The lira declined as much as 0.5 per cent after the data release and traded at 5.4590 per dollar as of 10:03am in Istanbul. It’s the third-worst performer in emerging markets this year, with a loss of about 3 per cent against the US currency.

The undoing of Turkey’s growth model comes at a sensitive time for Mr Erdogan, who first became prime minister in 2003, as he braces for his first test at the ballot box since assuming vastly expanded executive powers last year. After the March 31 vote, Turkey isn’t scheduled to hold another election for four years.

In an effort to restart growth, the government has heaped pressure on state banks to ramp up credit, helping annualised lending turn positive last month for the first time since August. It recapitalised three of its lenders by selling bonds to Turkey’s unemployment fund, and is working on a new plan to further bolster state-owned banks’ capital.

For now, the outlook remains bleak. GDP may be in contraction through the first half of 2019, followed by four quarters of tepid growth that will average less than 3 per cent from a year earlier, according to Bloomberg polls.

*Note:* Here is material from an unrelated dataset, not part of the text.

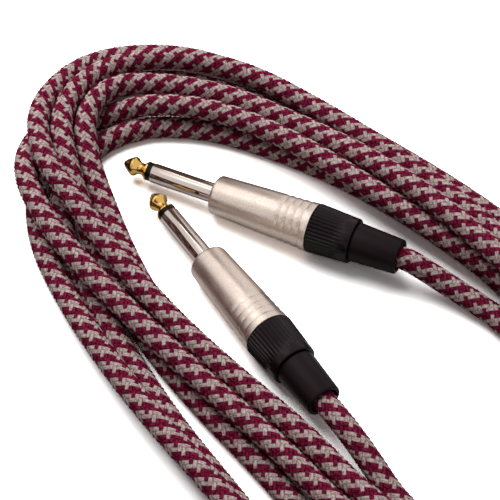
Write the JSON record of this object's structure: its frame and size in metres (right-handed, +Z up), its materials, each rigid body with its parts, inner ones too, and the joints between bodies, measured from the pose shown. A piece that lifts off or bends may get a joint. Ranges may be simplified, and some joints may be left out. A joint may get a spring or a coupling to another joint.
{
  "type": "instrument cable",
  "caption": "Braided two-colour instrument cable wound into a flat oval bundle, with a straight phone plug with shell, gland nut and strain-relief boot on each end.",
  "frame": {"origin": "on the table, under the middle of the two plugs' bounding box", "axes": "+X along the bundle's long side from the plugs' tips to their boots, +Y across the bundle, +Z up from the table"},
  "size_m": [0.2612, 0.1455, 0.0217],
  "materials": {
    "gold_plate": "polished gold plate on brass",
    "polished_nickel": "polished nickel plate",
    "satin_nickel": "satin nickel plate",
    "tinned_brass": "tinned",
    "copper": "bare strands",
    "solder": "solder",
    "black_plastic": "moulded, fine grain",
    "white_plastic": "moulded",
    "clear_plastic": "translucent tube",
    "black_rubber": "matte",
    "cord_jacket": "under the braid",
    "braid": "woven textile braid, burgundy and grey-beige"
  },
  "bodies": {
    "cable": {"tip_contact_a": "gold_plate", "tip_insulator_a": "black_plastic", "insulating_tube_a": "black_plastic", "sleeve_contact_a": "polished_nickel", "rear_insulator_a": "black_plastic", "tip_terminal_a": "tinned_brass", "ground_terminal_a": "tinned_brass", "shell_a": "satin_nickel", "shell_liner_a": "clear_plastic", "jacket_end_a": "cord_jacket", "core_insulation_a": "white_plastic", "centre_conductor_a": "copper", "shield_pigtail_a": "copper", "tip_solder_a": "solder", "ground_solder_a": "solder", "tip_contact_b": "gold_plate", "tip_insulator_b": "black_plastic", "insulating_tube_b": "black_plastic", "sleeve_contact_b": "polished_nickel", "rear_insulator_b": "black_plastic", "tip_terminal_b": "tinned_brass", "ground_terminal_b": "tinned_brass", "shell_b": "satin_nickel", "shell_liner_b": "clear_plastic", "jacket_end_b": "cord_jacket", "core_insulation_b": "white_plastic", "centre_conductor_b": "copper", "shield_pigtail_b": "copper", "tip_solder_b": "solder", "ground_solder_b": "solder", "cord_coil": "braid", "cord_lead_a": "braid", "cord_lead_b": "braid"},
    "chuck_carrier_a": {"chuck_a": "white_plastic"},
    "gland_nut_a": {"gland_nut_a": "black_plastic", "boot_a": "black_rubber"},
    "chuck_carrier_b": {"chuck_b": "white_plastic"},
    "gland_nut_b": {"gland_nut_b": "black_plastic", "boot_b": "black_rubber"}
  },
  "joints": [
    {"name": "gland_travel_a", "type": "slide", "parent": "cable", "child": "chuck_carrier_a", "axis": [0.9626, 0.267, 0.0454], "range_m": [0, 0.0045]},
    {"name": "gland_turn_a", "type": "hinge", "parent": "chuck_carrier_a", "child": "gland_nut_a", "pos_m": [0.00969, 0.01986, 0.0079], "axis": [0.9626, 0.267, 0.0454], "range_deg": [0, 1620]},
    {"name": "gland_travel_b", "type": "slide", "parent": "cable", "child": "chuck_carrier_b", "axis": [0.9626, -0.267, 0.0454], "range_m": [0, 0.0045]},
    {"name": "gland_turn_b", "type": "hinge", "parent": "chuck_carrier_b", "child": "gland_nut_b", "pos_m": [0.02569, -0.01986, 0.0079], "axis": [0.9626, -0.267, 0.0454], "range_deg": [0, 1620]}
  ],
  "couplings": [
    {"joint": "gland_turn_a", "follows": "gland_travel_a", "rad_per_m": 6283.2},
    {"joint": "gland_turn_b", "follows": "gland_travel_b", "rad_per_m": 6283.2}
  ]
}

As the central bank holds interest rates high to stabilise the lira and keep inflation in check, the engine of Turkey’s economy is misfiring. Real banking credit shrank by 7.2 per cent on a quarterly basis in the last three months of 2018.

With total debt at 121 per cent of GDP, the ratio of non-performing loans may climb to about 7 per cent this year from around 4 per cent, according to a February report by Morgan Stanley, which cited the guidance it received from lenders. The World Bank in December put the share of what it called “distressed assets” at closer to 13 per cent.

Industrial production capped 2018 with its biggest plunge in more than nine years, while economic confidence languishes near the lowest level since the 2009 crisis. Turkey’s largest companies have either completed or sought almost $24 billion of loan restructurings.

“We expect a recovery, but slower than in the earlier episodes,” said Magdalena Polan, an emerging-markets economist at Legal & General Investment Management. “ Fortunately for Turkey, potential growth is high.”